Всё в России рядом с Волгой…
Впрочем, герой повести и его отец бегут от этих разговоров о философских вехах – рыбачить, скорей рыбачить! Потому что: «Рыбацкие вехи тоже могут быть еще как важны, я полагаю».
А убежишь ли от них, от философии, от поэзии, пребывая в этой весёлой робинзонаде? Они же тут повсюду! Вот престарелый отец «чудо-плотника» Витали, мастера мостков и столов, говорит: «Стол хорош, а табуреточку можно и брежнее сколотить». «Брежнее»… Откуда, из каких глубин народной памяти вынырнуло это, давно насмерть приросшее к «не» словечко? Почему «брежнее» ушло вместе с этим стариком, а «небрежнее» – осталось, укоренилось? И нет теперь у нас не бережения, не берегов тех…
А ещё на острове есть мама. Совершенно по-особенному она там присутствует, не так, как отец, не так, как другие герои. Она явно из другого мира – и к рыбалке, в целом, равнодушна, и ездит со своими мужичками-рыбаками нечасто, и ворчит на них. И всё-таки без неё было бы скучно и блекло, наверное – не потому, что Иван Пырков – хороший сын, а потому, что именно по образу матери, по-настоящему отдыхающей на Беклемишевском, чуждой рыбацкой суеты и нетерпения, можно понять, насколько умиротворяющей и особенной была атмосфера на острове. Кроме того, именно мама превращала суровый мужской почти поход с рюкзаками и кострами в пикник с конфетами, бутербродами и чаем с лимоном. И вообще она – в васильковом летнем платье, она загорает и просто спит в тени – сама безмятежность. Именно поэтому: «Когда с мамой – все по-другому». Именно поэтому, возможно, и повесть «Посвящается памяти моей мамы – Нэли Даниловны Васильцовой». У отца юный Ваня учится рыбачить, у «островных Сократов» – философствовать, а у мамы – наслаждаться жизнью. Это – тоже искусство, и ещё какое… А ещё ведь в самом начале Иван написал: «Волга, она ведь женского рода...» Женского рода, и не абстрактная «Волга-Волга, мать родная», а конкретная, у каждого своя, и вот у автора повести она чудесным образом слилась с образом матери.

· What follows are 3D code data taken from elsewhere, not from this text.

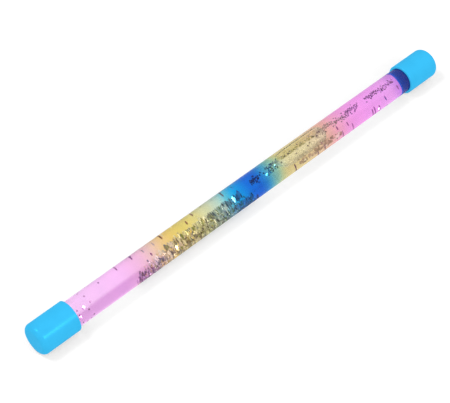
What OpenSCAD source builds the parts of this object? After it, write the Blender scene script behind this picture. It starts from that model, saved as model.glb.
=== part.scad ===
// Liquid glitter wand: a clear tinted tube with two push-on end caps, sealed by a stopper
// at each end and filled with clear liquid, loose glitter and one long air bubble.
// It lies along X on the floor plane z = 0, the left cap towards -X, its origin under its
// middle. Everything is built round the tube's axis and then lifted to lie on its caps.

/* [Wand] */
// Overall length over both caps (mm)
wand_length = 316; // [310:1:330]
// Outside diameter of the clear tube (mm)
tube_od = 16; // [15.8:0.1:16.6]
// Wall thickness of the clear tube (mm)
tube_wall = 1.2; // [1:0.05:1.3]

/* [Caps] */
// Outside diameter of the end caps (mm)
cap_od = 19; // [18.6:0.1:20]
// Length of an end cap, closed face to mouth (mm)
cap_length = 25; // [22:0.5:28]
// Thickness of a cap's closed end (mm)
cap_end = 2.6; // [2:0.1:3.5]
// Rounding of a cap's closed end (mm)
cap_round = 3; // [1.5:0.1:3.5]
// Rounding of a cap's mouth (mm)
mouth_round = 0.5; // [0.3:0.05:0.6]
// Film of glue between cap and tube (mm)
glue_gap = 0.05; // [0.03:0.01:0.1]

/* [Stoppers] */
// Length of stopper inside the tube (mm)
plug_length = 10; // [8:0.5:11]
// Thickness of the flange that stops on the tube's end (mm)
flange = 1.2; // [1:0.1:1.5]
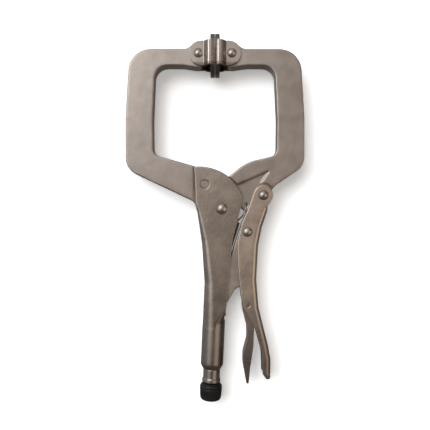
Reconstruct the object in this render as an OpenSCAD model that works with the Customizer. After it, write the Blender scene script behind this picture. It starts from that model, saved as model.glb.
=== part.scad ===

И в сакральном, не то сновидческом, не то потустороннем финале повести герой естественно (помните, я начинал с неоднократного повторения этого слова) встречается у сокровенного шестого причала с мамой и папой. Встречается, чтобы плыть – туда, к Беклемишевскому, к Зелёному острову по маршруту, которого давно нет, на барже, которую давно сдали в утиль… Это невозможно только в заскорузлом мире практичного, меркантильного отношения к реке Волга и к реке жизни. А в былинном мире детских воспоминаний, полусне-полуяви ностальгии – ещё как возможно!
Спасибо, Иван Владимирович, за это сентиментальное путешествие!